● **WHAT YOU NEED TO DO**:
Write the records out again, precisely as they stand.

Start of EXERCISE DATA

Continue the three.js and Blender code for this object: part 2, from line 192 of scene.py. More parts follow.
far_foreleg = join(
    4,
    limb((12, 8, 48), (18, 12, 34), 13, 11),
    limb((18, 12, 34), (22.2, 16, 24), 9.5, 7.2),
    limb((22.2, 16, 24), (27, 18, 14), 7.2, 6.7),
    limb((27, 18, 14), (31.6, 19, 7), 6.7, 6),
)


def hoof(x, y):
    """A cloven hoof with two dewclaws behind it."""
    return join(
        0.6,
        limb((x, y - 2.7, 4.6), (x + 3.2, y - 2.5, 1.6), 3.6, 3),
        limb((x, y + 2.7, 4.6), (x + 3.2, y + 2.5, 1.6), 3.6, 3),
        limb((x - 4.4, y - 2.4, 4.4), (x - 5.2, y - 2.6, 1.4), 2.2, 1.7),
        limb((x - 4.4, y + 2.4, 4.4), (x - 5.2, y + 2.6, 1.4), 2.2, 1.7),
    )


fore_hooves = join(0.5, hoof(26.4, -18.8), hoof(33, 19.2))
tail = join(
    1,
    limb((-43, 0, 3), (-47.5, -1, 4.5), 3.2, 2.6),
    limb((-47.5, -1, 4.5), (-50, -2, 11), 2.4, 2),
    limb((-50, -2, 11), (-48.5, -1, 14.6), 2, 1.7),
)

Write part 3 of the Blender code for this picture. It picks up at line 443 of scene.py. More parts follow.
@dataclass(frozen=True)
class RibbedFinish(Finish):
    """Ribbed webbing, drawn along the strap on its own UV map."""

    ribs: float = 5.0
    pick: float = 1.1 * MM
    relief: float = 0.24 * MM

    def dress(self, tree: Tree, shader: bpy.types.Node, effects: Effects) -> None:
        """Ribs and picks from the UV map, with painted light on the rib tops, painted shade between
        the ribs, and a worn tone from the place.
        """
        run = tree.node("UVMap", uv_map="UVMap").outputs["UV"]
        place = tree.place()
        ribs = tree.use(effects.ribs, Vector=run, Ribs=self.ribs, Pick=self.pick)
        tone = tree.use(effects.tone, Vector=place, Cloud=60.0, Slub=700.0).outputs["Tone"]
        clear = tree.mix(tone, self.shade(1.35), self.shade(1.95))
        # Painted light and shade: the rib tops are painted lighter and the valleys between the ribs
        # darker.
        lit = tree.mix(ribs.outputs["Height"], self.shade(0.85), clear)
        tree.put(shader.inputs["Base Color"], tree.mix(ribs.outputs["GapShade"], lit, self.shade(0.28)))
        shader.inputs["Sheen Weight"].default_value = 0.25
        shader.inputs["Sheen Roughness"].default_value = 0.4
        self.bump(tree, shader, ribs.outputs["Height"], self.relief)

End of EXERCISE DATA

● **TASK RESULT**:
Continue the three.js and Blender code for this object: part 2, from line 192 of scene.py. More parts follow.
far_foreleg = join(
    4,
    limb((12, 8, 48), (18, 12, 34), 13, 11),
    limb((18, 12, 34), (22.2, 16, 24), 9.5, 7.2),
    limb((22.2, 16, 24), (27, 18, 14), 7.2, 6.7),
    limb((27, 18, 14), (31.6, 19, 7), 6.7, 6),
)


def hoof(x, y):
    """A cloven hoof with two dewclaws behind it."""
    return join(
        0.6,
        limb((x, y - 2.7, 4.6), (x + 3.2, y - 2.5, 1.6), 3.6, 3),
        limb((x, y + 2.7, 4.6), (x + 3.2, y + 2.5, 1.6), 3.6, 3),
        limb((x - 4.4, y - 2.4, 4.4), (x - 5.2, y - 2.6, 1.4), 2.2, 1.7),
        limb((x - 4.4, y + 2.4, 4.4), (x - 5.2, y + 2.6, 1.4), 2.2, 1.7),
    )


fore_hooves = join(0.5, hoof(26.4, -18.8), hoof(33, 19.2))
tail = join(
    1,
    limb((-43, 0, 3), (-47.5, -1, 4.5), 3.2, 2.6),
    limb((-47.5, -1, 4.5), (-50, -2, 11), 2.4, 2),
    limb((-50, -2, 11), (-48.5, -1, 14.6), 2, 1.7),
)

Write part 3 of the Blender code for this picture. It picks up at line 443 of scene.py. More parts follow.
@dataclass(frozen=True)
class RibbedFinish(Finish):
    """Ribbed webbing, drawn along the strap on its own UV map."""

    ribs: float = 5.0
    pick: float = 1.1 * MM
    relief: float = 0.24 * MM

    def dress(self, tree: Tree, shader: bpy.types.Node, effects: Effects) -> None:
        """Ribs and picks from the UV map, with painted light on the rib tops, painted shade between
        the ribs, and a worn tone from the place.
        """
        run = tree.node("UVMap", uv_map="UVMap").outputs["UV"]
        place = tree.place()
        ribs = tree.use(effects.ribs, Vector=run, Ribs=self.ribs, Pick=self.pick)
        tone = tree.use(effects.tone, Vector=place, Cloud=60.0, Slub=700.0).outputs["Tone"]
        clear = tree.mix(tone, self.shade(1.35), self.shade(1.95))
        # Painted light and shade: the rib tops are painted lighter and the valleys between the ribs
        # darker.
        lit = tree.mix(ribs.outputs["Height"], self.shade(0.85), clear)
        tree.put(shader.inputs["Base Color"], tree.mix(ribs.outputs["GapShade"], lit, self.shade(0.28)))
        shader.inputs["Sheen Weight"].default_value = 0.25
        shader.inputs["Sheen Roughness"].default_value = 0.4
        self.bump(tree, shader, ribs.outputs["Height"], self.relief)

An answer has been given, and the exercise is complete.